A vontade de compartilhar e de fazer os bailarinos descobrirem um novo gesto e uma outra forma de perceber o mundo impulsionou a criação. Uma verdadeiro “Mood” sobre transição e descoberta, num mundo em que a realização pessoal de pessoas transgéneros é tantas vezes limitada ou constrangida, precisamente por não corresponderem a códigos e normas pré-estabelecidas. Lasseindra incorpora elementos do vocabulário do Ballroom, bem como poses dramáticas e referenciais do voguing. Quebra as barreiras e compartilha uma visão singular, inclusiva e libertadora da feminilidade e sexualidade.

Sem que os bailarinos deixem o palco, despem-se as roupas coloridas e as perucas, para se dar lugar a um guarda-roupa branco, que contrasta com o palco escuro. Já estamos em “Lazarus”, a peça da irlandesa Oona Doherty, inspirada nas palavras e gestos dos jovens de Belfast. Uma performance que é um produto do teatro físico, no qual Doherty desfaz estereótipos masculinos. Ouve-se “Miserere”, versão musicada a cappella do Salmo 51 feita pelo compositor italiano Gregorio Allegri, ao mesmo tempo em que irrompem gritos que amplificam a violência e a marginalidade das ruas da cidade. O grupo de bailarinos multiplica-se pela emoção, onde a espiritualidade se confunde com o slang anglo-saxónico. No fim procura-se a redenção, não apenas dos corpos, nem somente dos próprios bailarinos – estamos, afinal, em busca de razões para se acreditar na humanidade, na solidariedade e nos gestos que podemos fazer em prole dos outros.
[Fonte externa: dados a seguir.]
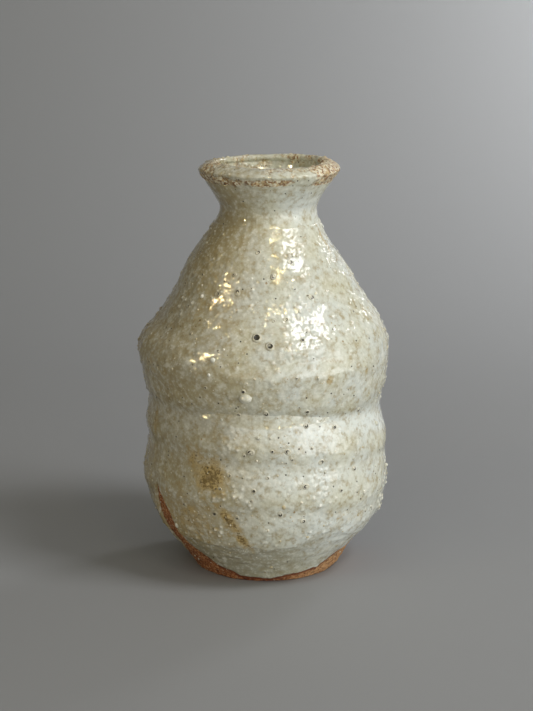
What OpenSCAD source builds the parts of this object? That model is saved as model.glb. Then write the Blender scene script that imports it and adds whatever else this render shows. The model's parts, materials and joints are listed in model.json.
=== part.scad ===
// Thrown stoneware sake bottle, glazed outside and inside, in millimetres.
// The origin is the centre of the foot where it meets the table, and +Z is up.

/* [Body] */
// Height from the table to the top of the lip
bottle_h = 139; // [122:1:160]
// Radius of the foot where it meets the table
foot_r = 25.8; // [24:0.2:27]
// Height of the turned bevel between the foot and the wall
bevel_h = 14; // [11:0.5:15]
// Largest radius of the wall, on the throwing rings
belly_r = 41.5; // [38:0.5:44]
// Largest radius of the shoulder roll
shoulder_r = 43; // [41:0.5:46]
// Height of the middle of the shoulder roll
shoulder_z = 73; // [70:0.5:76]

/* [Throwing rings] */
// Height of the lowest groove
groove_z = 28; // [26:0.5:30]
// Distance from groove to groove
groove_pitch = 15.8; // [15:0.1:16.4]
// Depth of the grooves
groove_depth = 1.2; // [0.4:0.1:2]

/* [Neck and mouth] */
// Outer radius of the neck at its narrowest
neck_r = 16.4; // [15:0.2:18]
// Distance from the top of the lip down to the narrowest part of the neck
neck_drop = 16; // [14:0.5:18]
// Largest radius of the rolled lip
lip_r = 23.5; // [22:0.5:25]
// Thickness of the rolled lip
lip_t = 5.2; // [4:0.2:6]
// How far the crest of the lip leans inwards
lip_slant = 1.8; // [0:0.2:2]
// Radius of the straight throat inside the neck
throat_r = 12; // [10:0.5:12.5]
// Length of the straight throat
throat_l = 8; // [6:0.5:9]

/* [Walls] */
// Thickness of the wall, with its glaze
wall_t = 5; // [4:0.25:6]
// Thickness of the floor, with its glaze
floor_t = 7; // [6:0.5:9]
// Thickness of each coat of glaze
glaze_t = 0.8; // [0.5:0.1:1.2]
// Height of the bare clay band around the foot
bare_h = 3; // [1:0.5:5]
// Height of the bare streak that the glaze left on the side
streak_h = 30; // [12:1:40]

/* [Grains and beads] */
// Number of feldspar grains that stand out of the wall
grain_count = 24; // [6:1:40]
// Radius of the largest feldspar grain
grain_r = 1.2; // [0.8:0.1:1.4]
// Radius of the largest bead of glaze
bead_r = 1.6; // [1:0.1:2]

/* [Hidden] */

steps = 6;                      // straight pieces in each span of a smooth curve
round_fn = 96;
small_fn = 32;
golden = 137.5;                 // degrees between neighbours that never line up
neck_z = bottle_h - neck_drop;
lip_z = bottle_h - lip_t / 2;   // height of the middle of the lip's roll
cone_r = shoulder_r - neck_r;   // how far the shoulder narrows on its way to the neck
cone_h = neck_z - shoulder_z;
inside_t = wall_t + 0.6;        // level distance through the leaning wall of the cone
cone_shares = [[0.2, 0.28], [0.58, 0.62], [0.88, 0.86]]; // points up the cone, inward and upward
streak_turn = 27;               // degrees that the bare streak lies in front of the -X side
streak_front = 17;              // how far the streak spreads towards the front at the foot
streak_back = 9;                // how far it spreads towards the back
grain_low = 6;                  // height of the lowest grain
grain_span = 96;                // height over which the grains are spread

// A point on the cone at a share of its narrowing and height, moved inwards by depth
function on_cone(share, depth = 0) =
    [shoulder_r - share[0] * cone_r - depth, shoulder_z + share[1] * cone_h];

// A point a share t of the way from b to c, on the curve that runs on from a and to d
function between(a, b, c, d, t) =
    0.5 * (2 * b + (c - a) * t + (2 * a - 5 * b + 4 * c - d) * t * t
           + (3 * b - a - 3 * c + d) * t * t * t);

// A smooth curve through the points p, its last point left out
function smooth(p) = [
    for (i = [0:len(p) - 2])
        for (j = [0:steps - 1])
            between(p[max(i - 1, 0)], p[i], p[i + 1], p[min(i + 2, len(p) - 1)], j / steps)
];

function unit(v) = v / norm(v);
function left_of(v) = [-v[1], v[0]];

// The line p moved by d to its left, which is into the wall
function inset(p, d) = [
    for (i = [0:len(p) - 1])
        p[i] + d * left_of(unit(p[min(i + 1, len(p) - 1)] - p[max(i - 1, 0)]))
];

function backwards(p) = [for (i = [len(p) - 1:-1:0]) p[i]];
function part_of(p, from, to) = [for (i = [from:to]) p[i]];

// The foot and the turned bevel, as radius and height
foot_line = [
    [foot_r, 0],
    [foot_r + 1.1, 1.8],
    [foot_r + 4.1, bevel_h / 2],
    [belly_r - 6.4, bevel_h],
    [belly_r - 2.3, bevel_h + 7.5],
];

// Grooves and crests of the throwing rings, from the lowest groove up
ring_line = [
    for (k = [0:4])
        [belly_r - (k % 2 == 0 ? groove_depth : 0.1 * k), groove_z + k * groove_pitch / 2]
];

// The shoulder roll and the cone, up to the neck
shoulder_line = [
    [shoulder_r - 0.7, shoulder_z - 5],
    [shoulder_r, shoulder_z + 2.5],
    [shoulder_r - 1.6, shoulder_z + 8.5],
    for (share = cone_shares) on_cone(share),
    [neck_r, neck_z],
    [neck_r + 1.2, neck_z + 4],
    [lip_r - 3.5, neck_z + 8],
    [lip_r - 2.3, lip_z - 3.4],
    [lip_r - 0.9, lip_z - 1.8],
];

// The rolled lip, as half of a circle over the top that leans inwards as it rises
lip_line = [
    for (a = [0:22.5:180])
        [lip_r - lip_t / 2 + lip_t / 2 * cos(a) - lip_slant * sin(a), lip_z + lip_t / 2 * sin(a)]
];

// The funnel inside the mouth, down to the throat
funnel_line = [
    [lip_r - lip_t, lip_z],
    [throat_r + 3.6, lip_z - 3.4],
    [throat_r + 1, neck_z + throat_l / 2 + 2],
    [throat_r, neck_z + throat_l / 2],
];

// The inside of the cone, the shoulder and the wall, from the throat to the middle of the floor
cavity_line = [
    [throat_r, neck_z - throat_l / 2],
    [throat_r + 1.4, neck_z - throat_l / 2 - 3],
    on_cone(cone_shares[1], inside_t),
    on_cone(cone_shares[0], inside_t),
    [shoulder_r - wall_t - 0.6, shoulder_z + 3],
    [shoulder_r - wall_t - 0.8, shoulder_z - 5],
    for (k = [4:-1:0])
        [belly_r - wall_t - (k % 2 == 0 ? groove_depth : 0.1 * k), groove_z + k * groove_pitch / 2],
    [belly_r - wall_t - 7, floor_t + 8.5],
    [foot_r - 1.5, floor_t + 3],
    [foot_r / 2, floor_t + 0.4],
    [0, floor_t],
];

outer_line = smooth(concat(foot_line, ring_line, shoulder_line, [lip_line[0]]));
skin = concat(outer_line, lip_line, part_of(smooth(funnel_line), 1, 3 * steps - 1),
              [funnel_line[3]], smooth(cavity_line), [[0, floor_t]]);
core_raw = inset(skin, glaze_t);
core_end = len(skin) - 1;
core = concat([[foot_r - glaze_t, 0]], part_of(core_raw, 1, core_end - 1), [[0, floor_t - glaze_t]]);
lip_end = len(outer_line) + len(lip_line) + steps;      // where the two coats meet, in the mouth

// The first point of the outer line that lies above the bare band
glaze_start = [for (i = [0:len(outer_line) - 1]) if (outer_line[i][1] >= bare_h) i][0];

// Radius of the glazed wall at a height below the neck
wall_curve = [for (i = [0:len(outer_line) - 1]) if (outer_line[i][1] < neck_z) outer_line[i]];
function wall_r(z) = lookup(z, [for (p = wall_curve) [p[1], p[0]]]);

// A coat of glaze, from one place on the skin to another
module coat(from, to) {
    rotate_extrude($fn = round_fn)
        polygon(concat(part_of(skin, from, to), backwards(part_of(core, from, to))));
}

// A finger of air where the coat stops short and bares the clay, on the -X side towards the front
module bare_streak() {
    rotate([0, 0, streak_turn])
        rotate([90, 0, -90])
            linear_extrude(height = shoulder_r + 10)
                polygon([[-streak_back, -1], [streak_front, -1], [0, streak_h]]);
}

// One ball, centred on the glazed wall and sunk in by a share of its radius
module ball(angle, z, r, sunk) {
    rotate([0, 0, angle])
        translate([wall_r(z) - sunk * r, 0, z])
            sphere(r = r, $fn = small_fn);
}

// Grains follow a golden-angle spiral up the wall, and shrink and grow in turn
module grains() {
    for (i = [0:grain_count - 1])
        ball(golden * i, grain_low + i * grain_span / grain_count, grain_r * (0.7 + 0.1 * (i % 4)), 0.4);
}

// The large bead stands on the shoulder at the front, and the small ones beside and above it
module beads() {
    ball(-97, shoulder_z - 4, bead_r, 0.2);
    for (k = [0:3])
        ball(-90 + 41 * (k - 2), shoulder_z + 6 + 7 * k, bead_r * 0.55, 0.3);
}

module clay_body() {
    color("saddlebrown")
        difference() {
            rotate_extrude($fn = round_fn)
                polygon(concat([[0, 0]], core));
            grains();
            beads();
        }
}

module outer_glaze() {
    color("gainsboro")
        difference() {
            coat(glaze_start, lip_end);
            bare_streak();
            grains();
            beads();
        }
}

module inner_glaze() {
    color("honeydew")
        coat(lip_end, len(skin) - 1);
}

module feldspar_grains() {
    color("ivory") grains();
}

module glaze_beads() {
    color("whitesmoke") beads();
}

clay_body();
outer_glaze();
inner_glaze();
feldspar_grains();
glaze_beads();
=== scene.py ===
# %% [markdown]
# # A hand-thrown stoneware sake flask
# The real flask is one piece of sandy red clay, thrown on a wheel and coated in a thick, pale feldspar
# glaze that stops just above the foot. The CAD model holds its sizes as plain turned solids. Here each
# of its nodes gets a finished stand-in, worked out from the same sizes, with the lean, the rings, the
# lumps and the glaze that a potter's hands and a kiln leave.
#
# Every shape below is a formula over a grid: one direction runs up the wall, the other runs round it.

# %% Load the frame
import itertools
import json
import math

import bpy
import numpy as np
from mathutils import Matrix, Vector


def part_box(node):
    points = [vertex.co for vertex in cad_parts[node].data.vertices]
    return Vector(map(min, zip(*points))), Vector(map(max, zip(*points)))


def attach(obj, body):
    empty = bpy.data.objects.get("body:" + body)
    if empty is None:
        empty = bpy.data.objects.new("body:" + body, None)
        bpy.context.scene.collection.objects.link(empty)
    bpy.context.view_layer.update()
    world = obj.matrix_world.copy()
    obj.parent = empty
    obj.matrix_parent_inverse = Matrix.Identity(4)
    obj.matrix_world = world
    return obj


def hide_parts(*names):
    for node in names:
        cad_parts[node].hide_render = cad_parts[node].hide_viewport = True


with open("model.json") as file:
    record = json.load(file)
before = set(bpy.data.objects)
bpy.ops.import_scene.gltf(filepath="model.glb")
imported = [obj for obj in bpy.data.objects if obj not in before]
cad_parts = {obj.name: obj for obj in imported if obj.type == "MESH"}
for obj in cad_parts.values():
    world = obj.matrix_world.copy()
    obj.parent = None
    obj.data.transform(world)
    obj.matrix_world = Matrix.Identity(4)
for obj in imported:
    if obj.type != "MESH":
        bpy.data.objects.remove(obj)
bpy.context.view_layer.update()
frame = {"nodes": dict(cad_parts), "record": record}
MM = 0.001

# %% [markdown]
# ## Sizes
# The frame gives the height, the shoulder and the throat. The foot is read off the clay's own mesh,
# where it touches the table. The rest are the potter's small sizes: how thick the glaze lies, how
# far the lip rolls over. Lengths are in millimetres, because that is how a flask is thought of.

# %% Sizes in millimetres
wall_high = np.array(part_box("outer_glaze")[1]) / MM
lip_top = wall_high[2]
shoulder_r = wall_high[0]
throat = next(m for m in frame["record"]["mounts"] if m["name"] == "throat")
throat_r = throat["dims"]["r_mm"]
throat_l = throat["dims"]["length_mm"]
neck_z = throat["pos_m"][2] / MM

GLAZE = 0.8          # thickness of the coat
LIP = 5.2            # thickness of the rolled lip
SLANT = 1.8          # how far the crest of the lip leans inwards
WALL = 5.0           # thickness of the wall with its glaze
CONE = 50.0          # height from the middle of the shoulder roll up to the neck
BELLY_IN = 1.6       # how far the belly lies inside the shoulder
NECK_WALL = 4.4      # thickness of the neck's wall
LIP_IN = 19.5        # how far the lip lies inside the shoulder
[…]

Em palco vai estar também a visão criativa e pioneira do movimento "ballroom" e do "voguing", de Lasseindra Ninja

Theo Giacometti

Uma dança para o debate

Marine Brutti acredita que todas as peças aqui amplificadas nas suas premissas pela sua convivência conjunta traduzem de forma plena aquilo que o coletivo (La) Horde tem tentado trazer para o campo da dança contemporânea, tantas vezes visto como elitista e restrito. “Para nós foi importante, mesmo sabendo que queríamos trabalhar com este conjunto de coreógrafas, ter o cuidado de não estarmos a assumir uma postura de pink washing e de sermos visto apenas como seguidores de uma tendência. Obviamente, que queremos falar de sororidade, empoderamento, partilha transgeracional e trazer uma perspetiva mais abrangente sobre o que é ser-se uma mulher artista atualmente e os desafios que estas enfrentam”, sublinha.

Há temáticas em cima da mesa, que entraram porta adentro no BNM e que antes, dificilmente ali estariam ou que, porventura, seriam alvo de debate. Inclusividade, questões de género ou identitárias conduzem as práticas artísticas contemporâneas a um espaço de abrangência e de multiculturalidade. No entender de Brutti, trata-se de “uma espécie de movimento, que não se vê como tal”, mas quando visto em perspetiva parece ter uma missão comum. “É uma nébula, onde existem múltiplas possibilidades de existência e onde se perde a lógica de competição. Não há uma estética contra outra.” Derruba-se a força da autoridade, numa dança que não tem donos ou mecenas – uma dança virada para o debate, com um olhar político (claro, está) sobre o que deve ou não ser aceite nas sociedades de futuro. “É emotivo perceber quando as pessoas entendem o que estamos a tentar transmitir, sobretudo o que o público perceciona e consegue levar consigo”, acrescenta a programadora. Do Rivoli para qualquer outro palco do mundo, esse debate começa agora entre movimentos que se tornam um manifesto para ser visto e debatido entre e fora de portas.

O programa Childs Carvalho Lasseindra Doherty decorre dias 2 e 3 de dezembro, no grande auditório do Teatro Rivoli, no Porto. Ambos acontecem às 19h30.